• **Recorded information**:
[BEGIN]
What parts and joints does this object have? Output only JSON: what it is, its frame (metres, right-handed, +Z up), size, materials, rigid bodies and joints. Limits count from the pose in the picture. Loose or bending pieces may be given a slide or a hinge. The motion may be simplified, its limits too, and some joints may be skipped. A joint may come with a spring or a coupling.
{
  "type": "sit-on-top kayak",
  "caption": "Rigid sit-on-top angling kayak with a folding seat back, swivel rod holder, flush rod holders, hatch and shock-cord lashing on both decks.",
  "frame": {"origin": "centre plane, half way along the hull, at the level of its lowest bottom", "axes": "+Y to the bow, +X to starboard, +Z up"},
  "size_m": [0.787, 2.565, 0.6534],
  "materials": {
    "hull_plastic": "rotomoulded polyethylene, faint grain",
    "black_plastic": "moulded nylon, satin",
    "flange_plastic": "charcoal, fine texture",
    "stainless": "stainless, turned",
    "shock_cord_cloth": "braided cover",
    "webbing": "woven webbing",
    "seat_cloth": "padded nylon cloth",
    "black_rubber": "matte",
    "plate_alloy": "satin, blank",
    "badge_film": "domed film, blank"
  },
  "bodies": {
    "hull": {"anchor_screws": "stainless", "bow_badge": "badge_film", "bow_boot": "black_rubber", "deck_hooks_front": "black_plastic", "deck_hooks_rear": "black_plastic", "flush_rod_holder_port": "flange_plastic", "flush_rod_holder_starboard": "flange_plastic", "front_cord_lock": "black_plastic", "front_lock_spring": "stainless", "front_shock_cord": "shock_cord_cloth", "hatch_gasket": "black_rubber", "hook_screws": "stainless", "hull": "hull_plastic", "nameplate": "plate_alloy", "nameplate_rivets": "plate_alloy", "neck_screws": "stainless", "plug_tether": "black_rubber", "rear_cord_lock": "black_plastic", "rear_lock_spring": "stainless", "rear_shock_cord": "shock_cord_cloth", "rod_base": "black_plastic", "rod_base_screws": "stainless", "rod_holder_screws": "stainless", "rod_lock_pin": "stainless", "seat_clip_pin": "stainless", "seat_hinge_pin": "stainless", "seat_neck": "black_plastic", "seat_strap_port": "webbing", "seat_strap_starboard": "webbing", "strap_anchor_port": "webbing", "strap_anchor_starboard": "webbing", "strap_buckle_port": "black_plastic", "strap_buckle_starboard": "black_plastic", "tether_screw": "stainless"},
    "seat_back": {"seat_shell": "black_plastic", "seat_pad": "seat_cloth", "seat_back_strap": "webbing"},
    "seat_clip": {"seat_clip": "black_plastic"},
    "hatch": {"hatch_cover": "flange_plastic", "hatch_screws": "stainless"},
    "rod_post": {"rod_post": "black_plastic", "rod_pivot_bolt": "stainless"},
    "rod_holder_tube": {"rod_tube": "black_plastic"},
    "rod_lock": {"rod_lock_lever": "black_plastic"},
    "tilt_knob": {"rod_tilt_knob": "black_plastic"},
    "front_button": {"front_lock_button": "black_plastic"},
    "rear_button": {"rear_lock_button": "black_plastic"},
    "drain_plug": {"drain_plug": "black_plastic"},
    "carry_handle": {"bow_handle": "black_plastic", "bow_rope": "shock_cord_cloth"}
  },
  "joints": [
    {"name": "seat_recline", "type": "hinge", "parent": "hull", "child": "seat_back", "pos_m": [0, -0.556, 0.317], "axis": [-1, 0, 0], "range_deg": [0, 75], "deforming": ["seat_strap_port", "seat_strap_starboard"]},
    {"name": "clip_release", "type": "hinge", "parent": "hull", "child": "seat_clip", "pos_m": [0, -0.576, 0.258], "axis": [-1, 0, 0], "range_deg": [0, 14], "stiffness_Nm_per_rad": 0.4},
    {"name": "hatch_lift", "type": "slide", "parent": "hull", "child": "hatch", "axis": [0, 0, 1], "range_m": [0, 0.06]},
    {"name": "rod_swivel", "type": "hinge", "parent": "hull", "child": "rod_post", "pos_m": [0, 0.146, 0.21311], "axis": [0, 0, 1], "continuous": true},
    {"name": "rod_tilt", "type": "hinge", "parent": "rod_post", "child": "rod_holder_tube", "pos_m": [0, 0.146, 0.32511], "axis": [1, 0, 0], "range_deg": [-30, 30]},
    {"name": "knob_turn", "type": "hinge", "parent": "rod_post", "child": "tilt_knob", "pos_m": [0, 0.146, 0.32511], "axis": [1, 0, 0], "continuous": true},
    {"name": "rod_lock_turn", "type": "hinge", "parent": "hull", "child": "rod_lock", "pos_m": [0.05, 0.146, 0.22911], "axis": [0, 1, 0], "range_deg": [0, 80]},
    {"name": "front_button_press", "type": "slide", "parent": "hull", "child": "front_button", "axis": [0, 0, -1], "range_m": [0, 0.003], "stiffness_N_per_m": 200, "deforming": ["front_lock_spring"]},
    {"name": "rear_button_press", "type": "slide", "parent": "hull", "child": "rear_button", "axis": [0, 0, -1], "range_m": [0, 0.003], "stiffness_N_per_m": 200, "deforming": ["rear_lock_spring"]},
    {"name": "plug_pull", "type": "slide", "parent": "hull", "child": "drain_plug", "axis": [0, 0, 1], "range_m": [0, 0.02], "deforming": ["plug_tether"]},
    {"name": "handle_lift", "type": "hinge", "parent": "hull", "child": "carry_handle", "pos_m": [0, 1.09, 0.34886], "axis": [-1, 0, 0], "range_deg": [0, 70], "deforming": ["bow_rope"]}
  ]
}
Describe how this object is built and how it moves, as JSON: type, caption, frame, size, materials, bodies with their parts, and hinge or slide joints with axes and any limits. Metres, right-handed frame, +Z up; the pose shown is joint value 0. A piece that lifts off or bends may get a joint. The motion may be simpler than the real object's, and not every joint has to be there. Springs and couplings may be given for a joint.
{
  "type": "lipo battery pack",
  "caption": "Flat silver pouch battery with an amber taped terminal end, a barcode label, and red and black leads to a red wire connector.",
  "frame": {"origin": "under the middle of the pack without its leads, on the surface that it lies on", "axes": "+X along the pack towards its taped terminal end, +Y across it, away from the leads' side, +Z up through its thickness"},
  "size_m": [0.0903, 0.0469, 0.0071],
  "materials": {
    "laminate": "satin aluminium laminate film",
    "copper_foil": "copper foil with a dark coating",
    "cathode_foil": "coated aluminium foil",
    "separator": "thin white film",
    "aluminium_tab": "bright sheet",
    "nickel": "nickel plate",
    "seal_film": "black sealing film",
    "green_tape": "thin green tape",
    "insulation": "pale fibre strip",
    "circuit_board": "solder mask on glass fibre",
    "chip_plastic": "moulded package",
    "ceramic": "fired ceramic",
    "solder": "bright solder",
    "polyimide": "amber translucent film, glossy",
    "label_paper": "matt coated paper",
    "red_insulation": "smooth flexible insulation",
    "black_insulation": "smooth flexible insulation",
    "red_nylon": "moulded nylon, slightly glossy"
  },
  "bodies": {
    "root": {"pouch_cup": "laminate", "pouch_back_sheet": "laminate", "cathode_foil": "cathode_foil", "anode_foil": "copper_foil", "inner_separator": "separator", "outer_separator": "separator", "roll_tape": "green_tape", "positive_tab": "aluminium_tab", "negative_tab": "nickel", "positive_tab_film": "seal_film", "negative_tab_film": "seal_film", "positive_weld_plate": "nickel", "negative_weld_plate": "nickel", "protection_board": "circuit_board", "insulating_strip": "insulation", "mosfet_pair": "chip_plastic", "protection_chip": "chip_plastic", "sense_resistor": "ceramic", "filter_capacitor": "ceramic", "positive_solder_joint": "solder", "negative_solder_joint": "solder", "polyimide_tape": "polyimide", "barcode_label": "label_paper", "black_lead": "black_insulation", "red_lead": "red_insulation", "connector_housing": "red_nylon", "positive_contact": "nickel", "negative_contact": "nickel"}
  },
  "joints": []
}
[END]
• **Given problem**:
Reproduce the full set of records precisely.

• **Problem solution**:
What parts and joints does this object have? Output only JSON: what it is, its frame (metres, right-handed, +Z up), size, materials, rigid bodies and joints. Limits count from the pose in the picture. Loose or bending pieces may be given a slide or a hinge. The motion may be simplified, its limits too, and some joints may be skipped. A joint may come with a spring or a coupling.
{
  "type": "sit-on-top kayak",
  "caption": "Rigid sit-on-top angling kayak with a folding seat back, swivel rod holder, flush rod holders, hatch and shock-cord lashing on both decks.",
  "frame": {"origin": "centre plane, half way along the hull, at the level of its lowest bottom", "axes": "+Y to the bow, +X to starboard, +Z up"},
  "size_m": [0.787, 2.565, 0.6534],
  "materials": {
    "hull_plastic": "rotomoulded polyethylene, faint grain",
    "black_plastic": "moulded nylon, satin",
    "flange_plastic": "charcoal, fine texture",
    "stainless": "stainless, turned",
    "shock_cord_cloth": "braided cover",
    "webbing": "woven webbing",
    "seat_cloth": "padded nylon cloth",
    "black_rubber": "matte",
    "plate_alloy": "satin, blank",
    "badge_film": "domed film, blank"
  },
  "bodies": {
    "hull": {"anchor_screws": "stainless", "bow_badge": "badge_film", "bow_boot": "black_rubber", "deck_hooks_front": "black_plastic", "deck_hooks_rear": "black_plastic", "flush_rod_holder_port": "flange_plastic", "flush_rod_holder_starboard": "flange_plastic", "front_cord_lock": "black_plastic", "front_lock_spring": "stainless", "front_shock_cord": "shock_cord_cloth", "hatch_gasket": "black_rubber", "hook_screws": "stainless", "hull": "hull_plastic", "nameplate": "plate_alloy", "nameplate_rivets": "plate_alloy", "neck_screws": "stainless", "plug_tether": "black_rubber", "rear_cord_lock": "black_plastic", "rear_lock_spring": "stainless", "rear_shock_cord": "shock_cord_cloth", "rod_base": "black_plastic", "rod_base_screws": "stainless", "rod_holder_screws": "stainless", "rod_lock_pin": "stainless", "seat_clip_pin": "stainless", "seat_hinge_pin": "stainless", "seat_neck": "black_plastic", "seat_strap_port": "webbing", "seat_strap_starboard": "webbing", "strap_anchor_port": "webbing", "strap_anchor_starboard": "webbing", "strap_buckle_port": "black_plastic", "strap_buckle_starboard": "black_plastic", "tether_screw": "stainless"},
    "seat_back": {"seat_shell": "black_plastic", "seat_pad": "seat_cloth", "seat_back_strap": "webbing"},
    "seat_clip": {"seat_clip": "black_plastic"},
    "hatch": {"hatch_cover": "flange_plastic", "hatch_screws": "stainless"},
    "rod_post": {"rod_post": "black_plastic", "rod_pivot_bolt": "stainless"},
    "rod_holder_tube": {"rod_tube": "black_plastic"},
    "rod_lock": {"rod_lock_lever": "black_plastic"},
    "tilt_knob": {"rod_tilt_knob": "black_plastic"},
    "front_button": {"front_lock_button": "black_plastic"},
    "rear_button": {"rear_lock_button": "black_plastic"},
    "drain_plug": {"drain_plug": "black_plastic"},
    "carry_handle": {"bow_handle": "black_plastic", "bow_rope": "shock_cord_cloth"}
  },
  "joints": [
    {"name": "seat_recline", "type": "hinge", "parent": "hull", "child": "seat_back", "pos_m": [0, -0.556, 0.317], "axis": [-1, 0, 0], "range_deg": [0, 75], "deforming": ["seat_strap_port", "seat_strap_starboard"]},
    {"name": "clip_release", "type": "hinge", "parent": "hull", "child": "seat_clip", "pos_m": [0, -0.576, 0.258], "axis": [-1, 0, 0], "range_deg": [0, 14], "stiffness_Nm_per_rad": 0.4},
    {"name": "hatch_lift", "type": "slide", "parent": "hull", "child": "hatch", "axis": [0, 0, 1], "range_m": [0, 0.06]},
    {"name": "rod_swivel", "type": "hinge", "parent": "hull", "child": "rod_post", "pos_m": [0, 0.146, 0.21311], "axis": [0, 0, 1], "continuous": true},
    {"name": "rod_tilt", "type": "hinge", "parent": "rod_post", "child": "rod_holder_tube", "pos_m": [0, 0.146, 0.32511], "axis": [1, 0, 0], "range_deg": [-30, 30]},
    {"name": "knob_turn", "type": "hinge", "parent": "rod_post", "child": "tilt_knob", "pos_m": [0, 0.146, 0.32511], "axis": [1, 0, 0], "continuous": true},
    {"name": "rod_lock_turn", "type": "hinge", "parent": "hull", "child": "rod_lock", "pos_m": [0.05, 0.146, 0.22911], "axis": [0, 1, 0], "range_deg": [0, 80]},
    {"name": "front_button_press", "type": "slide", "parent": "hull", "child": "front_button", "axis": [0, 0, -1], "range_m": [0, 0.003], "stiffness_N_per_m": 200, "deforming": ["front_lock_spring"]},
    {"name": "rear_button_press", "type": "slide", "parent": "hull", "child": "rear_button", "axis": [0, 0, -1], "range_m": [0, 0.003], "stiffness_N_per_m": 200, "deforming": ["rear_lock_spring"]},
    {"name": "plug_pull", "type": "slide", "parent": "hull", "child": "drain_plug", "axis": [0, 0, 1], "range_m": [0, 0.02], "deforming": ["plug_tether"]},
    {"name": "handle_lift", "type": "hinge", "parent": "hull", "child": "carry_handle", "pos_m": [0, 1.09, 0.34886], "axis": [-1, 0, 0], "range_deg": [0, 70], "deforming": ["bow_rope"]}
  ]
}
Describe how this object is built and how it moves, as JSON: type, caption, frame, size, materials, bodies with their parts, and hinge or slide joints with axes and any limits. Metres, right-handed frame, +Z up; the pose shown is joint value 0. A piece that lifts off or bends may get a joint. The motion may be simpler than the real object's, and not every joint has to be there. Springs and couplings may be given for a joint.
{
  "type": "lipo battery pack",
  "caption": "Flat silver pouch battery with an amber taped terminal end, a barcode label, and red and black leads to a red wire connector.",
  "frame": {"origin": "under the middle of the pack without its leads, on the surface that it lies on", "axes": "+X along the pack towards its taped terminal end, +Y across it, away from the leads' side, +Z up through its thickness"},
  "size_m": [0.0903, 0.0469, 0.0071],
  "materials": {
    "laminate": "satin aluminium laminate film",
    "copper_foil": "copper foil with a dark coating",
    "cathode_foil": "coated aluminium foil",
    "separator": "thin white film",
    "aluminium_tab": "bright sheet",
    "nickel": "nickel plate",
    "seal_film": "black sealing film",
    "green_tape": "thin green tape",
    "insulation": "pale fibre strip",
    "circuit_board": "solder mask on glass fibre",
    "chip_plastic": "moulded package",
    "ceramic": "fired ceramic",
    "solder": "bright solder",
    "polyimide": "amber translucent film, glossy",
    "label_paper": "matt coated paper",
    "red_insulation": "smooth flexible insulation",
    "black_insulation": "smooth flexible insulation",
    "red_nylon": "moulded nylon, slightly glossy"
  },
  "bodies": {
    "root": {"pouch_cup": "laminate", "pouch_back_sheet": "laminate", "cathode_foil": "cathode_foil", "anode_foil": "copper_foil", "inner_separator": "separator", "outer_separator": "separator", "roll_tape": "green_tape", "positive_tab": "aluminium_tab", "negative_tab": "nickel", "positive_tab_film": "seal_film", "negative_tab_film": "seal_film", "positive_weld_plate": "nickel", "negative_weld_plate": "nickel", "protection_board": "circuit_board", "insulating_strip": "insulation", "mosfet_pair": "chip_plastic", "protection_chip": "chip_plastic", "sense_resistor": "ceramic", "filter_capacitor": "ceramic", "positive_solder_joint": "solder", "negative_solder_joint": "solder", "polyimide_tape": "polyimide", "barcode_label": "label_paper", "black_lead": "black_insulation", "red_lead": "red_insulation", "connector_housing": "red_nylon", "positive_contact": "nickel", "negative_contact": "nickel"}
  },
  "joints": []
}